USW is working with Dwr Cymru Welsh Water, Marches Biogas, AD Ingenuity and the University of Bath to demonstrate this process with sewage biosolids. Funding for the feasibility and design stage of the project has been made available from the government’s Hydrogen BECCS Innovation Programme funded through the Net Zero Innovation Portfolio (NZIP), which aims to provide funding to support innovation in hydrogen BECCS (bioenergy with carbon capture and storage) technologies.

BIOHYGAS is a novel two-stage biohydrogen/biomethane anaerobic digestion system which can increase energy recovery from biodegradable wastes by up to 37%, compared with existing waste treatment processes.

Together with partners, this project will look at the feasibility of using the BIOHYGAS process for the conversion of thermal hydrolysed sewage biosolids to hydrogen at full scale in a working wastewater treatment site by converting a 2,200m3 digester system to a two-stage digestion system.

Wastewater biosolids are an abundant low-cost feedstock, with the infrastructure for its collection and treatment already in place. Annually, 1.5 million tonnes of wastewater biosolids are produced in the UK which could be converted to 143 million kg of hydrogen with a value of £891m and a carbon saving of 1.6 million tonnes per year.

USW’s innovative approach uses a two-stage digestion system.

In stage one, anaerobic bacteria will be used to produce hydrogen directly from sewage biosolids in a reactor which is much smaller and faster than a conventional anaerobic digester, minimising both the capital and operational expenditure requirements. In stage two, the output from the hydrogen bioreactor is fed to a conventional methane digester. In lab-based experiments the two-stage digestion system operating on a food co-product showed methane yields increased by 37% compared to the single stage digester. This BIOHYGAS project will investigate the potential of using sewage biosolids in such a system and produce a design for use at full scale.

The project will evaluate the potential hydrogen yield obtained when methane from this system is sent to a steam methane re-former for conversion to fuel cell grade hydrogen. The project will also determine the additional value of using the carbon dioxide, which is co-produced in both digestion stages as a preservative gas in food packaging.

The BIOHYGAS project itself will focus on the two-phase digestion process and will work closely with Dwr Cymru Welsh Water exploring the possibilities of implementing steam methane reforming (which converts methane to hydrogen) in the recently funded HyValue project.

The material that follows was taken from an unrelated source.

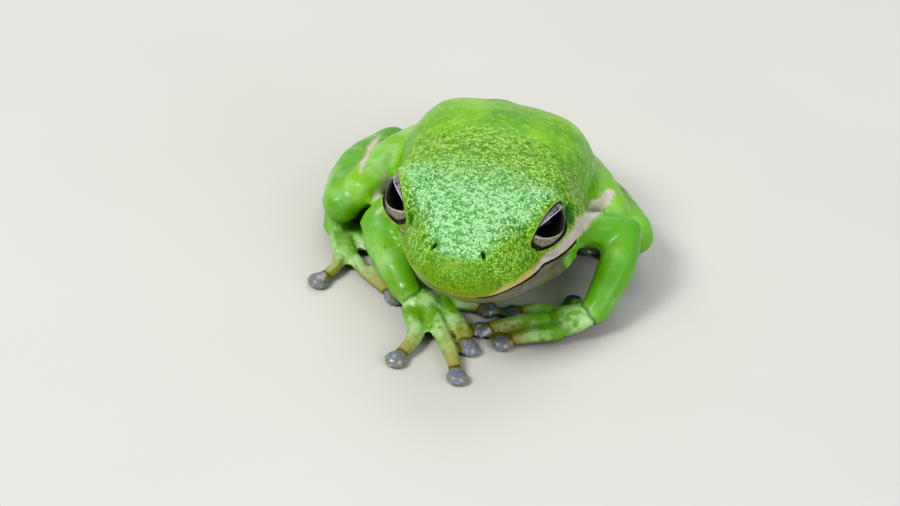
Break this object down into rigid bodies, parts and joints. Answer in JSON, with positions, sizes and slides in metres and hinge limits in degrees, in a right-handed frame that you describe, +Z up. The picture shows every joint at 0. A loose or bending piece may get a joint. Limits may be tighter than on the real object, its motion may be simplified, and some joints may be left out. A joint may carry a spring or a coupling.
{
  "type": "tree frog",
  "caption": "Life-size still model of a green tree frog, crouching with its head raised, its hands set down under its chin and its long hind legs folded beside it.",
  "frame": {"origin": "middle of the bounding box's footprint, on the floor that the frog rests on", "axes": "+Z up, the frog faces -Y, its left side is +X"},
  "size_m": [0.0302, 0.0396, 0.0147],
  "materials": {
    "green_skin": "moist bright leaf-green skin, finely grained on the head and smooth on the limbs",
    "pale_skin": "moist cream to grey-lilac skin of the throat and belly, green along the lip",
    "digit_skin": "moist green skin fading to tan, with pale glossy toe discs",
    "eye": "clear glossy cornea over a grey-gold iris and a wide black pupil"
  },
  "bodies": {
    "root": {"head": "green_skin", "lower_jaw": "pale_skin", "eye_right": "eye", "eye_left": "eye", "trunk": "green_skin", "right_thigh": "green_skin", "right_shank": "green_skin", "right_tarsus": "green_skin", "right_foot": "green_skin", "right_upper_arm": "green_skin", "right_forearm": "green_skin", "right_hand": "green_skin", "right_finger_1": "digit_skin", "right_finger_2": "digit_skin", "right_finger_3": "digit_skin", "right_finger_4": "digit_skin", "right_toe_1": "digit_skin", "right_toe_2": "digit_skin", "right_toe_3": "digit_skin", "right_toe_4": "digit_skin", "right_toe_5": "digit_skin", "left_thigh": "green_skin", "left_shank": "green_skin", "left_tarsus": "green_skin", "left_foot": "green_skin", "left_upper_arm": "green_skin", "left_forearm": "green_skin", "left_hand": "green_skin", "left_finger_1": "digit_skin", "left_finger_2": "digit_skin", "left_finger_3": "digit_skin", "left_finger_4": "digit_skin", "left_toe_1": "digit_skin", "left_toe_2": "digit_skin", "left_toe_3": "digit_skin", "left_toe_4": "digit_skin", "left_toe_5": "digit_skin"}
  },
  "joints": []
}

If the feasibility study is successful, the BIOHYGAS process will be applied to a full-scale methanogenic digester treating up to 14 tonnes of dry solids per day, which will be a world first and will make the UK a world leader in the production of hydrogen from sewage biosolids.

Professor Alan Guwy, from the Sustainable Environment Research Centre at the University of South Wales, said:

“Research already carried out by USW, together with the ability to work closely with the partners on this project, presents a unique opportunity to demonstrate this advanced form of biohydrogen enhanced anaerobic digestion system at full scale at a working treatment plant.

“After 20 years of working on biohydrogen systems, it offers a landmark opportunity to deploy a full-scale demonstration plant – converting wastewater to hydrogen at a Dwr Cymru Welsh Water site.”

Dr Jaime Massanet-Nicolau, also from the Sustainable Environment Research Centre at the University of South Wales, said:

“This project is a unique chance to build and operate the world’s first full-scale, two-stage system producing biohydrogen from wastewater biosolids.”